Perlin noise always takes value \(0\) at integer co-ordinates. So far, we haven't changed that. The trick of using barycentric gradients doesn't work unless we actually start at a barycentric co-ordinate. So we need to pick a starting value for the output on each integer co-ordinate, and blend between them at the same time as applying and blending the gradient. We could simply set the starting value to be the desired average value, \(\boldsymbol c\), but in the actual code , I'm a little smarter. Depending on the randomly chosen unit gradient for a given grid point, I pick a starting point that guarantees that we stay inside the triangle at all times.
Suppose we've picked a random gradient \(\boldsymbol t\). First we calculate how far we can travel from \(\boldsymbol c\) in the selected direction while staying in the triangle. Say we can travel \(u\) units forward, and \(v\) units backwards. Then we output a starting value of \( \frac{u-v}{2} \boldsymbol t \) and a gradient of \( \frac{u+v}{2} \boldsymbol t \). Because normal perlin noise gives values in range \(-1\) to \(+1\), scaling and offsetting like this will give values between \(-v\) and \(+u\), ensuring we are always inside the triangle.
If also biases the output towards the corners of the triangle and away from the sides, so that, so each component will have an average value of \(\frac{1}{n}\), but will have an effective range of \(0\) to \(1\). This is exactly what we want for blending, and is true barycentric perlin noise.
Biomes
As an aside, another use for perlin noise with \(n\) dimensions is if you want to subdivide a map into \(n\) roughly equal size territories. Say you want to decide which places are desert, forest, grassland and so on. To do so, you can simply take the largest component of the n dimensional vector as the choice of biome. Barycentric perlin noise gives slightly nicer subdivisions than other ways or achieving this. Or you can take the best 2 components if you want transitional regions between the main regions.

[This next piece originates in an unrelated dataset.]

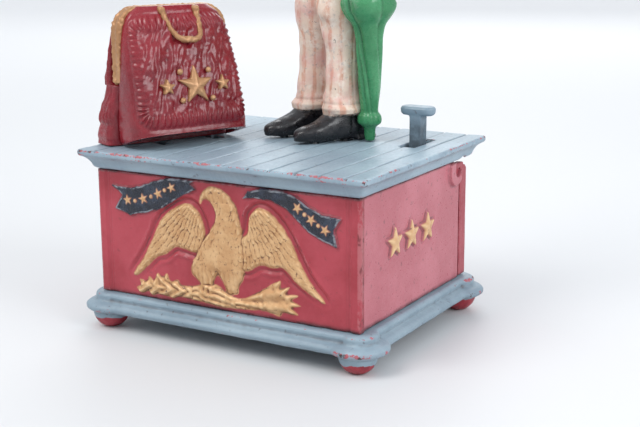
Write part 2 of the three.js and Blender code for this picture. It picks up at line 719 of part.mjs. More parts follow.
// Two castings: the front of the body and legs, and the back with the whole head.
function figureHalves() {
  const body = join(
    shoe(ANKLE.x, ANKLE.y),
    shoe(-ANKLE.x, -ANKLE.y),
    leg(1),
    leg(-1),
    torso(),
    coatTails(),
    leftArm(),
    head(),
    hat(),
  );
  const shoulderFlat = block([-40, -20, SHOULDER.h - 9], [-SHOULDER.x - 0.4, 20, SHOULDER.h + 9]);
  const screwHoles = FIGURE_SCREWS.map(([x, y]) => rod("z", 1.5, 12, [x, y, 0]));
  const rivetHoles = FIGURE_RIVETS.map(([x, h]) => rod("y", 1.2, 60, [x, 0, h], 10));
  const umbrellaRoom = umbrella(GAP + 0.1);
  const jawPinHole = rod("x", 1 + FIT, 16.4, [0, JAW.y, JAW.h], 12);
  const hollow = cut(body, figureHollow(), shoulderFlat, ...screwHoles, ...rivetHoles, umbrellaRoom, jawPinHole);
  const seat = block([-60, -60, -5], [60, 60, GAP]);
  const whole = cut(hollow, seat);
  const half = GAP / 2;
  const front = whole.intersect(block([-60, -60, -5], [60, SPLIT_Y - half, COLLAR_H - half]));
  const back = whole.subtract(block([-60, -60, -5], [60, SPLIT_Y + half, COLLAR_H + half]));
  return [front, back];
}

// Rolled umbrella, point down, its top edge flared where the folds stand open, with a turned knob handle.
function umbrella(extra = 0) {
  const profile = [
    [0, 0.4],
    [1.8, 0.4],
    [2.2, 3],
    [2.4, 6],
    [4.6, 8],
    [4.8, 10],
    [3.8, 12.4],
    [4.4, 20],
    [5.2, 34],
    [5.6, 42],
    [6.6, 47],
    [10.4, 52],
    [11, 58],
    [8, 68],
    [3.4, 76],
    [1.6, 80],
    [1.6, 103],
    [3.4, 106],
    [3.8, 109],
    [2.6, 112],
    [0, 113],
  ];
  const grown = profile.map(([r, h], i) => [r > 0 ? r + extra : 0, h + (i === 0 ? -extra : i > 18 ? extra : 0)]);
  const dx = UMBRELLA_HAND[0] - UMBRELLA_TIP[0];
  const dy = UMBRELLA_HAND[1] - UMBRELLA_TIP[1];
  const tilt = THREE.MathUtils.radToDeg(Math.atan2(dx, 98));
  const pitch = THREE.MathUtils.radToDeg(Math.atan2(dy, 98));
  return turned(grown, [0, 0, 0], 20)
    .rotate([-pitch, tilt, 0])
    .translate([...UMBRELLA_TIP, 0.4]);
}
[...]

I've included options for both in the demo below.
Results
Using RGB coloring, it's easy to visualize the differences.
The naive approach still has its uses, but as noted it generates white and black spots as the colors are chosen independently.
Using barycentric variant, we ensure that that we only pick colors from the RGB triangle, but the secondary colors, cyan, magenta and yellow, are equally prevalant to the primary colors.
Finally done correctly, the algorithm picks spots of red, green and blue and smoothly blends between them - perfect for texture blending.
Demo
Here's a simple demo where you can experiment with using three independent perlin noises, versus using barycentric perlin noise. The output can dislayed in various ways. I threw in some cross hatching options as I liked the idea of using this noise for generating fake maps.
NB: The perlin noise output has been scaled up to give a more vivid demonstration. But that does lead to some clipping, noticably the black patches when using Independent Textures.
why not just use noise in the hue channel
Aside from the fact that would only work for three channels, not more, hue is a cyclic value, while perlin outputs a range. So it’s be impossible to see a blend across the whole range of reds, and some colors would be more frequent than others.